__Exercise brief__: From the line containing "650 of scene.py. This part finishes it." through the line containing "STITCH_LIP = 4", retype each line exactly; include both end lines and nothing beyond them.

Scripts that build objects:
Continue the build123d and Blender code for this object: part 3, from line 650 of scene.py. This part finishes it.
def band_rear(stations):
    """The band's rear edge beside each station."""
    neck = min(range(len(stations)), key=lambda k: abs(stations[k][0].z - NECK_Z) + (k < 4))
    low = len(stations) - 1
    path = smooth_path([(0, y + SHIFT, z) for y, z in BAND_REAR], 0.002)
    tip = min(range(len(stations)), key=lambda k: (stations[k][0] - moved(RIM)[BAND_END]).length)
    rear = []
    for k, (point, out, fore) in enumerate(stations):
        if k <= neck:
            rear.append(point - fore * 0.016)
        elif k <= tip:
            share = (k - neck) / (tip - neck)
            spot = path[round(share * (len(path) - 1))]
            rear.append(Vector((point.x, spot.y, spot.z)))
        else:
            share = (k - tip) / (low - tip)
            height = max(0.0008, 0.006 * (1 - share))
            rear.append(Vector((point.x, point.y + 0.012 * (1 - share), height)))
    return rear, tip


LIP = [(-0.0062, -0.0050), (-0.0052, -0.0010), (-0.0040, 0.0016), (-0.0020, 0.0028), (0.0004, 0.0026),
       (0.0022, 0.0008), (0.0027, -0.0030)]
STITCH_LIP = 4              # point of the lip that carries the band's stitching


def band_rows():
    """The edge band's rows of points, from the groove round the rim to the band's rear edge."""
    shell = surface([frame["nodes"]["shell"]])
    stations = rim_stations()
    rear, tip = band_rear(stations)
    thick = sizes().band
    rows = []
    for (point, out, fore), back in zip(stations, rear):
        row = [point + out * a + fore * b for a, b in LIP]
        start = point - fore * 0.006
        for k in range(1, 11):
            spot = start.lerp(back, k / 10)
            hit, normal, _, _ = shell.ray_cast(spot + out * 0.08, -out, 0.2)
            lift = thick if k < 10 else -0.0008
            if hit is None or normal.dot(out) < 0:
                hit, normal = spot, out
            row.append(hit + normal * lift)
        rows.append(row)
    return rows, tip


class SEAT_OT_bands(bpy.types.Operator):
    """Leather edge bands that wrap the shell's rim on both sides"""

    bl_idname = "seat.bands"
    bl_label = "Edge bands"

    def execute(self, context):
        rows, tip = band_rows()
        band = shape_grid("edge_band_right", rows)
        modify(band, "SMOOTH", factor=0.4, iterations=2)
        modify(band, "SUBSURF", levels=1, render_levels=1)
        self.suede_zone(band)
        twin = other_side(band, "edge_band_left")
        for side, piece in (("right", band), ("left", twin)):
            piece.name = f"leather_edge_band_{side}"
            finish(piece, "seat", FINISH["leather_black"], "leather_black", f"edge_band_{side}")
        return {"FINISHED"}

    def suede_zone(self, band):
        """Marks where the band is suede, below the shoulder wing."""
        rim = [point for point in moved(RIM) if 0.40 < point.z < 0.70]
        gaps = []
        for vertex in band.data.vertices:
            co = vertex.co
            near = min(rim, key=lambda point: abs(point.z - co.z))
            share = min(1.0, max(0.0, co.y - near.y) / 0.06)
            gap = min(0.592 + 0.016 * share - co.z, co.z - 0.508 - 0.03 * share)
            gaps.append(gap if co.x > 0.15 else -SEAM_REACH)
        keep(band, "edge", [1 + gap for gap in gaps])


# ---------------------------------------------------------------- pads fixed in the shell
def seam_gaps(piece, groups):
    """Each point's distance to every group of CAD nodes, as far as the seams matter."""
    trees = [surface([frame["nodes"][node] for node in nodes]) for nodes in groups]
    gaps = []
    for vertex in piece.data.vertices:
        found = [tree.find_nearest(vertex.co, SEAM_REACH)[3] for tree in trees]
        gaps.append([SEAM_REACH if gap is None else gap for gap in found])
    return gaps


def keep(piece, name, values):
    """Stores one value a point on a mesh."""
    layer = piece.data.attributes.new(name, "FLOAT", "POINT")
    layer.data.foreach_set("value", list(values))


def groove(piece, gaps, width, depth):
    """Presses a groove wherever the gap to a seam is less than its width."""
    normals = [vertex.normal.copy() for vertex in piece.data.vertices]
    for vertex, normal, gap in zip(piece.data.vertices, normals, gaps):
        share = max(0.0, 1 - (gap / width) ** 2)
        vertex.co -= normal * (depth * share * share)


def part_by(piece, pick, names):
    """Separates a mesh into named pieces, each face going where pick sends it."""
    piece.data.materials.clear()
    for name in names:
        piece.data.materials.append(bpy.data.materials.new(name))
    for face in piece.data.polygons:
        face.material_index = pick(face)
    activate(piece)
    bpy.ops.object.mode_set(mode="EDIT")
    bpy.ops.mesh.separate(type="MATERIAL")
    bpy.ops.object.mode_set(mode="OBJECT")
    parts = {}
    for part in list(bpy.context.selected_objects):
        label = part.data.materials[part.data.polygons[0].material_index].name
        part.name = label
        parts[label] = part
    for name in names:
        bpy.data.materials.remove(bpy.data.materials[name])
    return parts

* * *

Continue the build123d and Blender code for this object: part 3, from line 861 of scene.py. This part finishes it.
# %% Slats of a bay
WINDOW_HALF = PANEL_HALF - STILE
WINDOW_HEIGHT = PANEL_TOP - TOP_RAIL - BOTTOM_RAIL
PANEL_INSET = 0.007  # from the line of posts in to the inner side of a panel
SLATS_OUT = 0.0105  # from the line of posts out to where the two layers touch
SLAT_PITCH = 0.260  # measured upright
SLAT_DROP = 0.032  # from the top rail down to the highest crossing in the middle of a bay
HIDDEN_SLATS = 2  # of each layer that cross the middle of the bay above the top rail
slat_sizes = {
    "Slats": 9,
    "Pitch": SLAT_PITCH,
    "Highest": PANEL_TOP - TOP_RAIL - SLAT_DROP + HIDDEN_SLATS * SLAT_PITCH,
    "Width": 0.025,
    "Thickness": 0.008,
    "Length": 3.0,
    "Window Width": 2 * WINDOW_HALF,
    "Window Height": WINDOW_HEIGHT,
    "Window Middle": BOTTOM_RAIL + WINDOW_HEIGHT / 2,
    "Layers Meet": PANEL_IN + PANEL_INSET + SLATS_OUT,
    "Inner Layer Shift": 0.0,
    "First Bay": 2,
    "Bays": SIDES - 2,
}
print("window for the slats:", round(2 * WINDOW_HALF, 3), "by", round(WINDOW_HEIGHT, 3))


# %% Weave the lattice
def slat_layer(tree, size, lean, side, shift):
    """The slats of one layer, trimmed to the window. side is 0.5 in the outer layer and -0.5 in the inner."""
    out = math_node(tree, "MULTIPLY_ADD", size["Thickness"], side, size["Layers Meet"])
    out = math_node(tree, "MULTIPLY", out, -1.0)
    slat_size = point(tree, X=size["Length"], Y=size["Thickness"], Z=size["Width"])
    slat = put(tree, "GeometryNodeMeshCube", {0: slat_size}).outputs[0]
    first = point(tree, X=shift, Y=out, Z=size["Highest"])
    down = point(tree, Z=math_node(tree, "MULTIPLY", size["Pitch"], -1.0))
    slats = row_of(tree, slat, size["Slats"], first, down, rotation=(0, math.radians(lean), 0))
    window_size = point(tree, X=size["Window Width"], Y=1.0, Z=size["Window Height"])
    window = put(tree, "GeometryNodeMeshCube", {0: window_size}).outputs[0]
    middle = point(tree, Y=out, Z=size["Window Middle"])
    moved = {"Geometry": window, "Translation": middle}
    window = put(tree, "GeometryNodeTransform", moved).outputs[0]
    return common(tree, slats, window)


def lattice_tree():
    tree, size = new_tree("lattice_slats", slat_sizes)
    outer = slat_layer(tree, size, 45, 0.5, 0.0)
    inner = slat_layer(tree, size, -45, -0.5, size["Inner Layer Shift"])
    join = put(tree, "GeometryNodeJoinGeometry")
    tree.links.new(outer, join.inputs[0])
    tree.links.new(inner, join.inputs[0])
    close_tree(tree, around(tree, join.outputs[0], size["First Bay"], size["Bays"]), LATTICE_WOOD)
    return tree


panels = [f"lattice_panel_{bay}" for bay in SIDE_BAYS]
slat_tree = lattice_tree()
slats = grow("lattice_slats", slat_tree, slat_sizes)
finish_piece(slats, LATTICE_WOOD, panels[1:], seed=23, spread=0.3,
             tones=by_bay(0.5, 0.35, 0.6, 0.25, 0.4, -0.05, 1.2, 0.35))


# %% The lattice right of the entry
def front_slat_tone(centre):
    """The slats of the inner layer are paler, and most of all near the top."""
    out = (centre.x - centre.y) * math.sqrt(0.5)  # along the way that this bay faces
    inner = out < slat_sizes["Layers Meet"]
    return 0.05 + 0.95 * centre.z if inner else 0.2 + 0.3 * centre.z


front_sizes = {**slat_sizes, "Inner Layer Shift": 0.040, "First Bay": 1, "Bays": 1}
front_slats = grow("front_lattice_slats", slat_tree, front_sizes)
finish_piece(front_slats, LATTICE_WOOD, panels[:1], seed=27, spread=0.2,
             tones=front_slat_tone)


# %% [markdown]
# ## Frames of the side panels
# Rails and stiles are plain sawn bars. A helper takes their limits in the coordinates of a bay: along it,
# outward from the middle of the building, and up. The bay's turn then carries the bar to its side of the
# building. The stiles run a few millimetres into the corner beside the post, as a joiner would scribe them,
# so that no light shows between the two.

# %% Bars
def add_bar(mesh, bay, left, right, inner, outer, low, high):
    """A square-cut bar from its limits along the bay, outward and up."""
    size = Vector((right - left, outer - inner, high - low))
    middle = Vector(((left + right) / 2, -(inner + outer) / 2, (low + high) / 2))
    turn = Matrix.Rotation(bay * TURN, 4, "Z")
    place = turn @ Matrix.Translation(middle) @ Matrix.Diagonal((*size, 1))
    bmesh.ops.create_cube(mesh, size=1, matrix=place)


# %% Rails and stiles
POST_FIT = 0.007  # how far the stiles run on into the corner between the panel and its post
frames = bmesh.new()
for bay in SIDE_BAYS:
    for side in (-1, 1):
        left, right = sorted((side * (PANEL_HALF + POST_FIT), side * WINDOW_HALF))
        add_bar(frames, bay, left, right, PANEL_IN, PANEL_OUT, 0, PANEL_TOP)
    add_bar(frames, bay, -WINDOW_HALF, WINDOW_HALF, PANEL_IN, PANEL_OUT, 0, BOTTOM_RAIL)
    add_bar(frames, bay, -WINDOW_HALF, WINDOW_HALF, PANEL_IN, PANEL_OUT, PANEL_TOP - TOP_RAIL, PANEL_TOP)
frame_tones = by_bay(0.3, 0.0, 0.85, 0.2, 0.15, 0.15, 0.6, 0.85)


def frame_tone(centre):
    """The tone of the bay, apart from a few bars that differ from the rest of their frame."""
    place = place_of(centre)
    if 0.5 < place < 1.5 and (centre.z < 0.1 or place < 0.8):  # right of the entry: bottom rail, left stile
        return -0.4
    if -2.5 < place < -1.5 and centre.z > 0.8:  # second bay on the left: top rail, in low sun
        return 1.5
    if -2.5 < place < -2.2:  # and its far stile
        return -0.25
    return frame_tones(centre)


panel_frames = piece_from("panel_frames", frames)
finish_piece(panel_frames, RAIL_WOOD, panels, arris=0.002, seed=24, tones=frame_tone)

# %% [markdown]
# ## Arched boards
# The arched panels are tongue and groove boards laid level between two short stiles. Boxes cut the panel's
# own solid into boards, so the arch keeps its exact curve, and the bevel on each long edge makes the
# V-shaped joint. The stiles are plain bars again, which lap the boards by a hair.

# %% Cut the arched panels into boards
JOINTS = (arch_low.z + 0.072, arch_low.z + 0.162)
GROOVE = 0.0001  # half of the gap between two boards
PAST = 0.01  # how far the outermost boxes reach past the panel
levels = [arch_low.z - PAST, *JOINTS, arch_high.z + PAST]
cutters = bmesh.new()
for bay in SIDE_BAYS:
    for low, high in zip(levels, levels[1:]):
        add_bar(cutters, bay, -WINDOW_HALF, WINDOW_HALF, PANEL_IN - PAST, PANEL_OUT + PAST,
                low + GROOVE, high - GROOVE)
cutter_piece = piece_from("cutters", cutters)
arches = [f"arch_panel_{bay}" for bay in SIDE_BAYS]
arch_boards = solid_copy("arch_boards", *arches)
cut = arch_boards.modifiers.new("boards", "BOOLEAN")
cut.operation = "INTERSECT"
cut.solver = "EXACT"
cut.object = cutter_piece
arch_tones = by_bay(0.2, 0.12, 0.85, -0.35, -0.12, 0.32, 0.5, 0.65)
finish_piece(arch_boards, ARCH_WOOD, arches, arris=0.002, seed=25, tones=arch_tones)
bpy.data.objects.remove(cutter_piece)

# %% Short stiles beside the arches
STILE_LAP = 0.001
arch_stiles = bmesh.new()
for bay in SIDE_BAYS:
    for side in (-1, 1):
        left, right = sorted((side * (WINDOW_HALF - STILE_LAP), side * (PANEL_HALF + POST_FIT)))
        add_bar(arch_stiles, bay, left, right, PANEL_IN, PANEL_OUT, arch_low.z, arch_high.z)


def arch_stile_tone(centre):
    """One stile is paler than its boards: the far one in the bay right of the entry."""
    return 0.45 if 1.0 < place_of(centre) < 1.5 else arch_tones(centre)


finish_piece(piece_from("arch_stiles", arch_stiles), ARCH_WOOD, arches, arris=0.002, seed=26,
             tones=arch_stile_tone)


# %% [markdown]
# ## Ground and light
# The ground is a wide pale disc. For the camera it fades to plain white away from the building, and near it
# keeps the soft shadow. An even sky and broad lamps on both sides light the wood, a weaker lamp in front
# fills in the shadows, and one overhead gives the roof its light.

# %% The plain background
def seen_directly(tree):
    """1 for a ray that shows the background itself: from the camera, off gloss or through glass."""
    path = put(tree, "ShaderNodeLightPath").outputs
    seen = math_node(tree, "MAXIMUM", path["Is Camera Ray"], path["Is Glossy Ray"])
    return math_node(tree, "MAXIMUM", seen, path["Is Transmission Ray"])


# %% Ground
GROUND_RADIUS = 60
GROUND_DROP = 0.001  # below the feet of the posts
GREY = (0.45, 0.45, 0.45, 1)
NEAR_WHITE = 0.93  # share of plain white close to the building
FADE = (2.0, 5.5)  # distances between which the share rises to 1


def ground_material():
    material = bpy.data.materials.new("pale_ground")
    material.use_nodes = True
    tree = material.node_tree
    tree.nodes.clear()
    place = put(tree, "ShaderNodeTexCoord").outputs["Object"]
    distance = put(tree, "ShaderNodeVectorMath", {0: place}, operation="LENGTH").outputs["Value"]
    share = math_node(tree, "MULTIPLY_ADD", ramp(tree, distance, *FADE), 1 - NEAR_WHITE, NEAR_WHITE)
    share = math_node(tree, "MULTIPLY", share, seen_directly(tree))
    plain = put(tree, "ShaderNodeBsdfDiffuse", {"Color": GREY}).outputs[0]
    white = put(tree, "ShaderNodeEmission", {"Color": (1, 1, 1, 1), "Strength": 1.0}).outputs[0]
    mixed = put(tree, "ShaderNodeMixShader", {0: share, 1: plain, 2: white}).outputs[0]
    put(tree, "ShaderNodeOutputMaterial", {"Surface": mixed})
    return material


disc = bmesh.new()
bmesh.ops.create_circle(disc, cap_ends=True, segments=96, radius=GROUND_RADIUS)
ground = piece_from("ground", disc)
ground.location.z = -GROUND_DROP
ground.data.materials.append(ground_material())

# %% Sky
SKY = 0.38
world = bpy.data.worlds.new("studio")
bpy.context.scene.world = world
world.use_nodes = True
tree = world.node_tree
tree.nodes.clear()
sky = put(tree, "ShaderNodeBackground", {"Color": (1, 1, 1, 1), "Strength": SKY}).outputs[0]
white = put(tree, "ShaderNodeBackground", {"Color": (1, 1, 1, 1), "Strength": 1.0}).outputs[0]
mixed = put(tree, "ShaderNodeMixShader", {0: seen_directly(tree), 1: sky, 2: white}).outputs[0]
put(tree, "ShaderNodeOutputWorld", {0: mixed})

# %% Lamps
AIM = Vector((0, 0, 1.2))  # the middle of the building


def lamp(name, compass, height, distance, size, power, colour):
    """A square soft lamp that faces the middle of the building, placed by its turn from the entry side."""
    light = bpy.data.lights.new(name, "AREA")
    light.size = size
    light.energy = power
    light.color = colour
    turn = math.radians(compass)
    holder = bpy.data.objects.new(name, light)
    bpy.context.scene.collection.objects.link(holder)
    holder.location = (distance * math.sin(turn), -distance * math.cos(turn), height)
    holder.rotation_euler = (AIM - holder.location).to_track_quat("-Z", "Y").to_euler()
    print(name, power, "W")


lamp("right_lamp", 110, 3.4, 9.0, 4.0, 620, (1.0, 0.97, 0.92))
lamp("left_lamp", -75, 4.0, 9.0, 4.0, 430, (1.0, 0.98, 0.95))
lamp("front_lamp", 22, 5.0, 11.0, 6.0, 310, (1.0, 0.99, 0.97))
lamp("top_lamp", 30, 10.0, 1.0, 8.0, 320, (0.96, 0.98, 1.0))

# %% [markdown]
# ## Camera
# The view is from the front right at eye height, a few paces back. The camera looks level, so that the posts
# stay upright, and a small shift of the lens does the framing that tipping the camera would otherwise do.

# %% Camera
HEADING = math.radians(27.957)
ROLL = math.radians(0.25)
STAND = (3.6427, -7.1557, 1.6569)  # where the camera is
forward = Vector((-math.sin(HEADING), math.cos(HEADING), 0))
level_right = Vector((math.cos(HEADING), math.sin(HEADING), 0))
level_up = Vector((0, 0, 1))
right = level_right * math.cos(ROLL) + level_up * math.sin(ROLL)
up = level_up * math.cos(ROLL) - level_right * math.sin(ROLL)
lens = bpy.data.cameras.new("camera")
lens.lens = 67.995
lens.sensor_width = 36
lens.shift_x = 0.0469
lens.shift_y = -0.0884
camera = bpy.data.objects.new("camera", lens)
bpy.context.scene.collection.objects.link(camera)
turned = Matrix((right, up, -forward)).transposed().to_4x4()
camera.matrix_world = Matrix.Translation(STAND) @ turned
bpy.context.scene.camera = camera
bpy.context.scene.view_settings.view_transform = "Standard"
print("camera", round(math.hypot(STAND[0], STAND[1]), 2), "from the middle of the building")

__Correct response__:
Continue the build123d and Blender code for this object: part 3, from line 650 of scene.py. This part finishes it.
def band_rear(stations):
    """The band's rear edge beside each station."""
    neck = min(range(len(stations)), key=lambda k: abs(stations[k][0].z - NECK_Z) + (k < 4))
    low = len(stations) - 1
    path = smooth_path([(0, y + SHIFT, z) for y, z in BAND_REAR], 0.002)
    tip = min(range(len(stations)), key=lambda k: (stations[k][0] - moved(RIM)[BAND_END]).length)
    rear = []
    for k, (point, out, fore) in enumerate(stations):
        if k <= neck:
            rear.append(point - fore * 0.016)
        elif k <= tip:
            share = (k - neck) / (tip - neck)
            spot = path[round(share * (len(path) - 1))]
            rear.append(Vector((point.x, spot.y, spot.z)))
        else:
            share = (k - tip) / (low - tip)
            height = max(0.0008, 0.006 * (1 - share))
            rear.append(Vector((point.x, point.y + 0.012 * (1 - share), height)))
    return rear, tip


LIP = [(-0.0062, -0.0050), (-0.0052, -0.0010), (-0.0040, 0.0016), (-0.0020, 0.0028), (0.0004, 0.0026),
       (0.0022, 0.0008), (0.0027, -0.0030)]
STITCH_LIP = 4              # point of the lip that carries the band's stitching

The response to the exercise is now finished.